#### Task requirements:
For the listing that follows, give again exactly the lines from the one with "stem_tube = stem()" to the one with "their weld beads.", including both.

#### Records shown:

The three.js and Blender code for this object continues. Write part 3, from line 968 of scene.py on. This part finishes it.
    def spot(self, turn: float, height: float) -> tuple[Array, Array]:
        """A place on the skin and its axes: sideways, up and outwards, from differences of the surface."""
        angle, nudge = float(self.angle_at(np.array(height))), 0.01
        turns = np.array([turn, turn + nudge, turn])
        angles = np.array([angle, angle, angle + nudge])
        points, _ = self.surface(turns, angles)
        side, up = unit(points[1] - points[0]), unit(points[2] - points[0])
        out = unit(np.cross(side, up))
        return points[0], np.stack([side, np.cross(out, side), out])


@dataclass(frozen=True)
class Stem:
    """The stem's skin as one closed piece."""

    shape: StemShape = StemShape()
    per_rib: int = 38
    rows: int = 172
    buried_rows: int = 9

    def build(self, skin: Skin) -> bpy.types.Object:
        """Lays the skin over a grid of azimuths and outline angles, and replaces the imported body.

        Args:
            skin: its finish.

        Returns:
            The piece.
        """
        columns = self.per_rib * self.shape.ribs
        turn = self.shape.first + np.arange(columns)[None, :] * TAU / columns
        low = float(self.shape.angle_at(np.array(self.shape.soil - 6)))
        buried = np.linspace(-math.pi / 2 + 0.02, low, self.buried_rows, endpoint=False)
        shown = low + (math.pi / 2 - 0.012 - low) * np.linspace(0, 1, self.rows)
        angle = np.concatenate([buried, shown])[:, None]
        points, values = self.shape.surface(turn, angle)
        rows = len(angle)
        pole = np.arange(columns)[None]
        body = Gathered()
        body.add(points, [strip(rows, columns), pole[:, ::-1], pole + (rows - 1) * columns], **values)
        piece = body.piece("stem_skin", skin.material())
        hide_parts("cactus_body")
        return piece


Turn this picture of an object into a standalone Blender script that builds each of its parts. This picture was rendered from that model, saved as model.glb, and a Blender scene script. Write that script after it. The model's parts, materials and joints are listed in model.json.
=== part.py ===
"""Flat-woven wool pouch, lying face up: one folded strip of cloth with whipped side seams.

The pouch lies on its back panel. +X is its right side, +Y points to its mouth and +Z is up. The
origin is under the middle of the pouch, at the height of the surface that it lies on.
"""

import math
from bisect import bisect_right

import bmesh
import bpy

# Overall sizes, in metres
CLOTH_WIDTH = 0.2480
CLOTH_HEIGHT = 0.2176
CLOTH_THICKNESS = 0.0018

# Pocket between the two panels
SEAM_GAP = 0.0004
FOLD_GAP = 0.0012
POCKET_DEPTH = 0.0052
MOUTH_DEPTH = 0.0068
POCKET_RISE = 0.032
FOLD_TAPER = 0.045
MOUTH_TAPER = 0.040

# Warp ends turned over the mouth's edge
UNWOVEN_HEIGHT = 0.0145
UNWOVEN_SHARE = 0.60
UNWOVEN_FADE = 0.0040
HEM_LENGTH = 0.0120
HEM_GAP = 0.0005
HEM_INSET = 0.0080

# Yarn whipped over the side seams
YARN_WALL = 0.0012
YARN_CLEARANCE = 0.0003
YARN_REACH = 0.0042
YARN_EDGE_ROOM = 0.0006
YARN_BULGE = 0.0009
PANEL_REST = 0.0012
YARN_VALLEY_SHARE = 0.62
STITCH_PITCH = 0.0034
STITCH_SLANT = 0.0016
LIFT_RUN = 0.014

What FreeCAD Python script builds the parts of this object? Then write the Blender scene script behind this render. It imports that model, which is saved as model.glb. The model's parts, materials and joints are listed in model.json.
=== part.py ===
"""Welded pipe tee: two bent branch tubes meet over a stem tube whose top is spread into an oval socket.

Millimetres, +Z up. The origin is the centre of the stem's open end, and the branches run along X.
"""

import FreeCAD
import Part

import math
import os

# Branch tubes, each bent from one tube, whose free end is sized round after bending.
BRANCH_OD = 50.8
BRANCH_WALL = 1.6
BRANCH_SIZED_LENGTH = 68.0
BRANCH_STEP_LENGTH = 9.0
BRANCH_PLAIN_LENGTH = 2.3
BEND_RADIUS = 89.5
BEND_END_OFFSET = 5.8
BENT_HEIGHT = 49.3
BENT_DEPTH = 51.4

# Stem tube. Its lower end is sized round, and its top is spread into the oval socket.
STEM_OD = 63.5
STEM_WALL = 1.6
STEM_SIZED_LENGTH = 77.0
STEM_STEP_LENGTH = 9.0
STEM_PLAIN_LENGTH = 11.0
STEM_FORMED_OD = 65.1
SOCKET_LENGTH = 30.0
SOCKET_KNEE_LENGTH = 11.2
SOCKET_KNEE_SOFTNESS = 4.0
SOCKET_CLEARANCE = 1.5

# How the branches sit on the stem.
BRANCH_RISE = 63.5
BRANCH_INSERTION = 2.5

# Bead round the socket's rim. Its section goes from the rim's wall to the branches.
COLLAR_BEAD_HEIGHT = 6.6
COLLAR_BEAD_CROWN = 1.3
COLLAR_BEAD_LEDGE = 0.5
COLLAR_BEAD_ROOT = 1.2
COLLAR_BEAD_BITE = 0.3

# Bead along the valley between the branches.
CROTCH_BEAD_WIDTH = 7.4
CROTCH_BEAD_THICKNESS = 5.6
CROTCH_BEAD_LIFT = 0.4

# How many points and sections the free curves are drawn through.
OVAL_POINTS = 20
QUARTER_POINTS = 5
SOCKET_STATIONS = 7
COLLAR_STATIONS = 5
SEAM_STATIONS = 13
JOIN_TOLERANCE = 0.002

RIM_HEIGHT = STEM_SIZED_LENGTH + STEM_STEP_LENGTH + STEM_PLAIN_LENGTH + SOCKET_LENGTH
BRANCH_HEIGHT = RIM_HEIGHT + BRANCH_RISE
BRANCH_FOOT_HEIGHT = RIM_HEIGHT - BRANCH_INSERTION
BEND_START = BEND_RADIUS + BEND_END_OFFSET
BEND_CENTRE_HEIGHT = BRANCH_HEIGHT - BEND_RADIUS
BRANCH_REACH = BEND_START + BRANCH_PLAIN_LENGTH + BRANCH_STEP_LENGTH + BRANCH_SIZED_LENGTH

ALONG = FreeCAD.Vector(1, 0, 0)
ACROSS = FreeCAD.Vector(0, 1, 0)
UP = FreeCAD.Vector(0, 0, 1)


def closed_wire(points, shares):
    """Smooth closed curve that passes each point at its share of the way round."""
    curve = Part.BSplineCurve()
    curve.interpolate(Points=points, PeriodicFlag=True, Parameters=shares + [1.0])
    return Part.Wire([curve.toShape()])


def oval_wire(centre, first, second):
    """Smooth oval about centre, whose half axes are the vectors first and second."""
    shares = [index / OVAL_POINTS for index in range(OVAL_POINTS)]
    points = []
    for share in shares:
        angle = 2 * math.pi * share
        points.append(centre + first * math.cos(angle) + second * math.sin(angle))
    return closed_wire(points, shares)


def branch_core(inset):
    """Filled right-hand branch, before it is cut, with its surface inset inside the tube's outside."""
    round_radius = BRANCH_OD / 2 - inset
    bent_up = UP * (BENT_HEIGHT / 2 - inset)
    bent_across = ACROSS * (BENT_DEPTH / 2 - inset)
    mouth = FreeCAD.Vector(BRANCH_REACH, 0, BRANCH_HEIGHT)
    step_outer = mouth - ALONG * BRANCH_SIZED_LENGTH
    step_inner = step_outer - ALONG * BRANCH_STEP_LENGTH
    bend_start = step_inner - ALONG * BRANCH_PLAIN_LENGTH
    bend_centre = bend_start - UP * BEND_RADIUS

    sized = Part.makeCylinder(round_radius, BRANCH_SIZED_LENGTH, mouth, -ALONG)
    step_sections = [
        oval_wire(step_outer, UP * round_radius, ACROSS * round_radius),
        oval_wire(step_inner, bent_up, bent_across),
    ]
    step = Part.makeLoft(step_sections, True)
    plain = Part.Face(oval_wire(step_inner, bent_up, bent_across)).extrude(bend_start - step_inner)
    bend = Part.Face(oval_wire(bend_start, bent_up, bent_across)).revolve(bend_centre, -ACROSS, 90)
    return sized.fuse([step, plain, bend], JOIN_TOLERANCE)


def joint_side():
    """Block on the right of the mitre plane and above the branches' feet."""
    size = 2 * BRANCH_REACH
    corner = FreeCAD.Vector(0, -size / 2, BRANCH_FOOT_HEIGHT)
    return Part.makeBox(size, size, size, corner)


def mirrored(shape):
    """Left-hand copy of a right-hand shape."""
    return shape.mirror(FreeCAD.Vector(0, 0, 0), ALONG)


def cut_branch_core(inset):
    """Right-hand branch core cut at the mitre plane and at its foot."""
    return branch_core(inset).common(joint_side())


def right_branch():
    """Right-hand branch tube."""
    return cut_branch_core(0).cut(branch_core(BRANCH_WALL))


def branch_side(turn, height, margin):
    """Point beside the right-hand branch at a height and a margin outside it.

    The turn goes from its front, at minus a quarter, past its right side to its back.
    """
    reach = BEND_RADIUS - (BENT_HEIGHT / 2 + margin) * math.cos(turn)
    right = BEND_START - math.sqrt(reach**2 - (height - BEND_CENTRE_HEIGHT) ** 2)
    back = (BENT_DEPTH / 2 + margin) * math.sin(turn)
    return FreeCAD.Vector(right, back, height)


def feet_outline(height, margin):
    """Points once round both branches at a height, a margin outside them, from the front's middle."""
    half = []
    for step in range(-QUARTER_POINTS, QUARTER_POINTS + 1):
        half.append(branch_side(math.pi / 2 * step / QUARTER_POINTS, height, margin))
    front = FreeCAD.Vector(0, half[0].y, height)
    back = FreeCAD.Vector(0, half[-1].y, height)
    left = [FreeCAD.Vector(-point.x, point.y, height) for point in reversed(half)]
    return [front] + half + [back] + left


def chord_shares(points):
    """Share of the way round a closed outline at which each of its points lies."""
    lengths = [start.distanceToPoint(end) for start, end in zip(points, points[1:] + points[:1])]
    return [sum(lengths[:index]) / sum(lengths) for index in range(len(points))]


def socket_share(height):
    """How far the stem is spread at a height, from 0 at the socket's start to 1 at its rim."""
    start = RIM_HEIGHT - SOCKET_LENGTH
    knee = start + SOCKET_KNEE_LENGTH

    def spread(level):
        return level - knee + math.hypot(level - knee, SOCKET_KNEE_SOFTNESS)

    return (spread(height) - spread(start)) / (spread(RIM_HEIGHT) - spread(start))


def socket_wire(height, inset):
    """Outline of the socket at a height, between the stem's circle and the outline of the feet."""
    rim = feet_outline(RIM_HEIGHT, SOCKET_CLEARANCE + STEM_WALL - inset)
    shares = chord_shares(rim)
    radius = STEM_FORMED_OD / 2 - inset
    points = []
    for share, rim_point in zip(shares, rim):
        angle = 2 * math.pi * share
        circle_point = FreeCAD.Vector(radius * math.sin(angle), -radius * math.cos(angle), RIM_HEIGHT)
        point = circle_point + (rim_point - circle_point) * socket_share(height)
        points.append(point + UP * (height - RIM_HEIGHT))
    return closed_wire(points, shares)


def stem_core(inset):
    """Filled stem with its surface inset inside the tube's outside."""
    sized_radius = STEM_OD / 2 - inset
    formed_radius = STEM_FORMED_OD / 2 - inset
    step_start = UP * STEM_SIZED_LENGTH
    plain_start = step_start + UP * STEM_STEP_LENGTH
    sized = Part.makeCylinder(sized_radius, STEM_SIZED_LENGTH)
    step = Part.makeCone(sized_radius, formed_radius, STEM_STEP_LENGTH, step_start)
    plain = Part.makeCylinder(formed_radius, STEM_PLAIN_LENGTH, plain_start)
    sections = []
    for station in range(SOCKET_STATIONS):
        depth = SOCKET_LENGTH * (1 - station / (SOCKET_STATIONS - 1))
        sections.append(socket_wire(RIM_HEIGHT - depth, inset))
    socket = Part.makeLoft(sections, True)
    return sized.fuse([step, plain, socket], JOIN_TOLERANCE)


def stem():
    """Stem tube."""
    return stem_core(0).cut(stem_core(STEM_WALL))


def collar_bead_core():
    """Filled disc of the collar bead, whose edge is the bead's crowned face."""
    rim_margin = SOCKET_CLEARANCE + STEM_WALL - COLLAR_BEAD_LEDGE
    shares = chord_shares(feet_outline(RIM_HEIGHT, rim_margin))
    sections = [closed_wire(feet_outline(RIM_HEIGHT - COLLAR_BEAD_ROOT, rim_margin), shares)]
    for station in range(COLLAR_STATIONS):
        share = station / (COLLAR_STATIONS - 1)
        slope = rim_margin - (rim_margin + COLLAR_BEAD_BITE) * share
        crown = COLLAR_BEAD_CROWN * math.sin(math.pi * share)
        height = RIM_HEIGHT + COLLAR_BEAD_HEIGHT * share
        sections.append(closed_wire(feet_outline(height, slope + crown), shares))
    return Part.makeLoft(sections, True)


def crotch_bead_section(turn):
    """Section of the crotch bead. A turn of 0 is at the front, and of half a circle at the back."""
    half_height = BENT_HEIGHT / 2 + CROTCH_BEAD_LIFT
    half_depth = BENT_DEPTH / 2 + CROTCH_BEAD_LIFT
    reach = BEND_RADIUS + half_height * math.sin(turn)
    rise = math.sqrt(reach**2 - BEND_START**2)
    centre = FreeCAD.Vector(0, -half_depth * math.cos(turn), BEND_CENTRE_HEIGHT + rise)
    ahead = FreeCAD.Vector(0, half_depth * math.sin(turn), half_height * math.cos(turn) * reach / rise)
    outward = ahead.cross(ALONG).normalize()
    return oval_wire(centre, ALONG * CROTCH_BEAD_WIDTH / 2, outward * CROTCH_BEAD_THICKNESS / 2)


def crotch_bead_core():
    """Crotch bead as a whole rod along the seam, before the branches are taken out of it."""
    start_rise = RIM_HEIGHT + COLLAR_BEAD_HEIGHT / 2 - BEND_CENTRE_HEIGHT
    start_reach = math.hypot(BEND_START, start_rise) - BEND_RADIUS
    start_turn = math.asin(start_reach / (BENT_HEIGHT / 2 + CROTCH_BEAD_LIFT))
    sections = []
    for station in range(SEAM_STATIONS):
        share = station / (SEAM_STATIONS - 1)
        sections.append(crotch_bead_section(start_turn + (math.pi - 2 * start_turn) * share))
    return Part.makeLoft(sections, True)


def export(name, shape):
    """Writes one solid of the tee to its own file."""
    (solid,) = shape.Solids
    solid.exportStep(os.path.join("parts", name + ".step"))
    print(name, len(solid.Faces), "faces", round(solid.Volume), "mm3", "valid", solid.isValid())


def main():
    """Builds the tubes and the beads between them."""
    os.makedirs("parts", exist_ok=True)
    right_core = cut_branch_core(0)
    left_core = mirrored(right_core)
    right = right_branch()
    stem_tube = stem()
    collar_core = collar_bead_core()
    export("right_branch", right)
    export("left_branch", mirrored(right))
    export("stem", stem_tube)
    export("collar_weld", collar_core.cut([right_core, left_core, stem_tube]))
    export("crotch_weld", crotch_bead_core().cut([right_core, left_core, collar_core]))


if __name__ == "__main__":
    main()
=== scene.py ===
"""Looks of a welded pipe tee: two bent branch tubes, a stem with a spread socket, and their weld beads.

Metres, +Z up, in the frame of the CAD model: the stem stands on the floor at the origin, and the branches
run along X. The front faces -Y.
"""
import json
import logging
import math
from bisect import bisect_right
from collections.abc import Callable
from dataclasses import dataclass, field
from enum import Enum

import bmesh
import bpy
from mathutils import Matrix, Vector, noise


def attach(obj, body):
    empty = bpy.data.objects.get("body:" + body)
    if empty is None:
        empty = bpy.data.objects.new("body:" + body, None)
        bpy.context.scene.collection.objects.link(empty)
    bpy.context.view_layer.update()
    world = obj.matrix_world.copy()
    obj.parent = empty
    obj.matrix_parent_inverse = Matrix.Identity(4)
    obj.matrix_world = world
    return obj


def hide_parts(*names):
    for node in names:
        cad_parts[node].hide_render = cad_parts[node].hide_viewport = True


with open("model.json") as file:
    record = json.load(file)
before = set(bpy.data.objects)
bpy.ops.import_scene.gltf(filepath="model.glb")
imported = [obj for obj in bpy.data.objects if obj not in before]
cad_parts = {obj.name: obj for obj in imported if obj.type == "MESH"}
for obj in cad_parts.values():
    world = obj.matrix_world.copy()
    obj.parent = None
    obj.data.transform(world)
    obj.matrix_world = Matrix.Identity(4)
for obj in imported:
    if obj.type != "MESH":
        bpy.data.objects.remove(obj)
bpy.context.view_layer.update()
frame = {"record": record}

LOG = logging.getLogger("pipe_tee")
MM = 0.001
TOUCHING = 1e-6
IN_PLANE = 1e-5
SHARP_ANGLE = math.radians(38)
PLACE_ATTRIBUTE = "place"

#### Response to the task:
    stem_tube = stem()
    collar_core = collar_bead_core()
    export("right_branch", right)
    export("left_branch", mirrored(right))
    export("stem", stem_tube)
    export("collar_weld", collar_core.cut([right_core, left_core, stem_tube]))
    export("crotch_weld", crotch_bead_core().cut([right_core, left_core, collar_core]))


if __name__ == "__main__":
    main()
=== scene.py ===
"""Looks of a welded pipe tee: two bent branch tubes, a stem with a spread socket, and their weld beads.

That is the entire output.